以前書いた、私の願望などどこ吹く風、わが道をゆくといわんばかりの行き方は、ある意味清々しさを感じました。すでにほうぼうで指摘されているのでここでは書きません。やはりネット証券会社とはいえ民間企業ですから、儲けないことには生きていけないわけです。
カブドットコム証券執行役の臼田琢美氏による文章を読むと、このプロジェクトの目的が少しわかる感じがします。
この現状を改善していくためには、既存の対面での販売がほとんど占めるという状況を打破し、ネットでの販売比率を上げていく必要があると考えています。コストを下げたり、多様なニーズを反映した商品提供という点において、ネットでの投信販売は適しています。少なくとも、現状のように1~2%程度というのはあまりにも低すぎる。せめて3割程度はあって然るべき。
要は店舗を構えた対面式の証券会社の顧客を少しでも多くネット証券に持ってきたい、ということのようです。そのことでネット証券の存在感を増し、理想の状態(?)へ持っていきたい、という流れをお考えのようです。
それでようやく、上記サイトに書かれた、このプロジェクトの活動予定が腑に落ちました。
- 共同イベントの開催
- 共同キャンペーンの実施
- 投資信託に関する共同広告・PR展開
- 共同ウェブサイトの設立と、投資信託による資産運用の普及啓蒙活動
- 4社共同での書籍出版
- 4社専用投資信託の組成・販売
確かに、ネット証券会社にしてみれば、裕福な顧客を多くつかみたいでしょうから、対面式の証券会社からお客を引っ張りたいでしょう。しかし、その客層はおそらく、年配の資産家だろうと想像します。そのような人が、PCやインターネットに慣れていない人の割合も高いと想像されますが、わざわざ実店舗のない (SBIはありますが) 証券会社に、資産を移すでしょうか。
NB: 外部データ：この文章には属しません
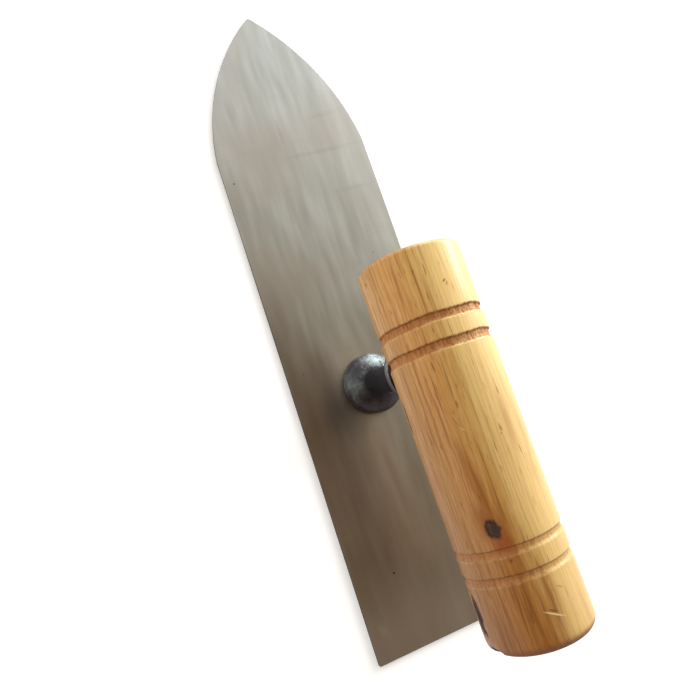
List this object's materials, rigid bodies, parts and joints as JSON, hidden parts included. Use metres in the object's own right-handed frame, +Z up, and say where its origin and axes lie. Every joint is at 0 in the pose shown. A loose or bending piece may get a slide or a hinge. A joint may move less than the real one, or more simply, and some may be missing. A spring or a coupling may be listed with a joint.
{
  "type": "plastering trowel",
  "caption": "Pointed plastering trowel: thin flat steel blade with a square heel, a leaning cast post and a grooved round wooden handle, for spreading and smoothing mortar.",
  "frame": {"origin": "on the sole's plane, under the middle of the whole object's box", "axes": "+X along the blade toward its tip, +Y to the user's left when the tip points forward, +Z up from the sole to the handle"},
  "size_m": [0.29, 0.0704, 0.0897],
  "materials": {
    "blade_steel": "rolled spring steel, lengthwise brushed, dull and lightly worn",
    "post_iron": "dark blackened casting, slightly rough with a soft shine",
    "fastener_steel": "plain turned steel",
    "handle_wood": "thinly varnished softwood with lengthwise grain, knots and darker grooves"
  },
  "bodies": {
    "root": {"blade": "blade_steel", "sole_screw": "fastener_steel", "post": "post_iron", "handle_stud": "fastener_steel", "handle": "handle_wood"}
  },
  "joints": []
}
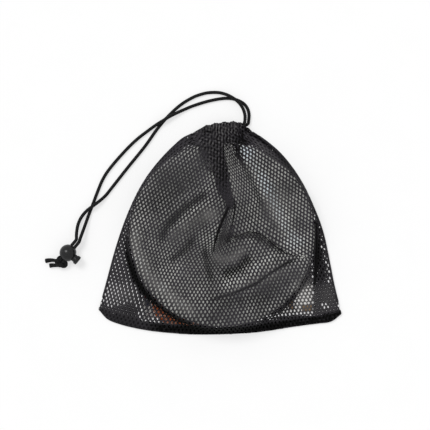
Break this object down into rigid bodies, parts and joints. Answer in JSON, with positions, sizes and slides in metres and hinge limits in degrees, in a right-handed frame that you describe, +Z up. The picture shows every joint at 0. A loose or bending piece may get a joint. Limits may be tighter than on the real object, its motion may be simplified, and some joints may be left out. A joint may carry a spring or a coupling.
{
  "type": "packed roundnet set",
  "caption": "Pop-up roundnet set folded to a flat disc in a mesh drawstring bag, with a draw cord, a ball cord lock and a knot.",
  "frame": {"origin": "on the floor, under the middle of the bag with its contents, the free cord left out", "axes": "+X across the bag towards its right-hand bottom corner, +Y along the bag towards its drawn neck, +Z up from the face that it lies on"},
  "size_m": [0.2965, 0.2438, 0.0272],
  "materials": {
    "mesh_fabric": "black knitted polyester mesh with open hexagonal holes",
    "draw_cord": "black braided polyester cord",
    "lock_plastic": "moulded dark grey plastic, slightly worn gloss",
    "spring_steel": "drawn steel",
    "hoop_tape": "black woven binding",
    "grey_nylon": "thin grey nylon, wrinkled, with a soft sheen",
    "net_cord": "black knotless netting, folded",
    "ball_rubber": "orange vinyl, pressed flat",
    "valve_rubber": "black rubber plug",
    "coated_paper": "white coated paper with plain printed colour blocks"
  },
  "bodies": {
    "root": {"bag_front_panel": "mesh_fabric", "bag_back_panel": "mesh_fabric", "bag_left_seam": "mesh_fabric", "bag_right_seam": "mesh_fabric", "bag_bottom_hem": "mesh_fabric", "neck_channel": "mesh_fabric", "channel_drawcord": "draw_cord", "drawcord_run_1": "draw_cord", "drawcord_run_2": "draw_cord", "drawcord_knot": "draw_cord", "drawcord_tail_a": "draw_cord", "drawcord_tail_b": "draw_cord", "upper_hoop_sleeve": "hoop_tape", "upper_hoop_wire": "spring_steel", "upper_hoop_ferrule": "spring_steel", "lower_hoop_sleeve": "hoop_tape", "lower_hoop_wire": "spring_steel", "lower_hoop_ferrule": "spring_steel", "skirt_top_fold": "grey_nylon", "skirt_bottom_fold": "grey_nylon", "rebound_net": "net_cord", "ball": "ball_rubber", "ball_valve": "valve_rubber", "leaflet": "coated_paper"},
    "lock": {"cord_lock_body": "lock_plastic", "cord_lock_spring": "spring_steel"},
    "plunger": {"cord_lock_plunger": "lock_plastic"}
  },
  "joints": [
    {"name": "lock_slide", "type": "slide", "parent": "root", "child": "lock", "axis": [0.622, 0.783, 0], "range_m": [0, 0.0045]},
    {"name": "plunger_press", "type": "slide", "parent": "lock", "child": "plunger", "axis": [-0.783, 0.622, 0], "range_m": [0, 0.0018], "stiffness_N_per_m": 1500, "springref_m": -0.001, "deforming": ["cord_lock_spring"]}
  ]
}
おそらく、対面式でも証券会社に口座を持っているような人は、金融関連の情報にも通じているでしょうから、すでにネット証券会社の存在くらいはご存知でしょう。10年くらい前から、ネット証券の参入のおかげで、株式の売買手数料が大幅に安くなったりしたことで、存在は知られているはずです。それで現状のように、臼田氏の話によると1~2%なのですから、なかなかいばらの道ではないでしょうか。もちろんそれに挑んでいるのでしょうけども。
ネット証券会社の取り組むべきは、残念ながら、年配顧客ではなく、インターネットに敷居を感じない、若い層の取り込みではないでしょうか。もちろん、そのような客は、これから資産形成を行っていく世代ですから、大した資産はないでしょう。しかし長い目で見れば、ネット証券で投資を始めた人が対面に移るということはまず考えられませんから、将来の優良顧客なわけで、そのような世代こそ取り込みをはかるべきでしょう。ネット証券は顧客の数に応じてカウンターのスタッフを増やしたりする必要がありませんから(サーバの増強は必要かもしれませんが)、スケーラビリティが高いはずで、一人ひとりは大した資産でなくても、それを人数でカバーする戦略が正攻法ではないかという気がします。
対面式証券会社の顧客を引っ張りたいと思うのは、会社経営のために短期的には大事だと思いますが、そのためには、対面式の支店を構えるしかない気がします。もしくはデジタルテレビへの補助金のように、インターネット回線つきのPCを配ってまわるか?
いずれにせよ、ネット証券本来の立ち位置を自覚していただき、それに見合った優良商品、サービスを提供していただきたいと思います。それが遠回りなようで案外近道かもしれません。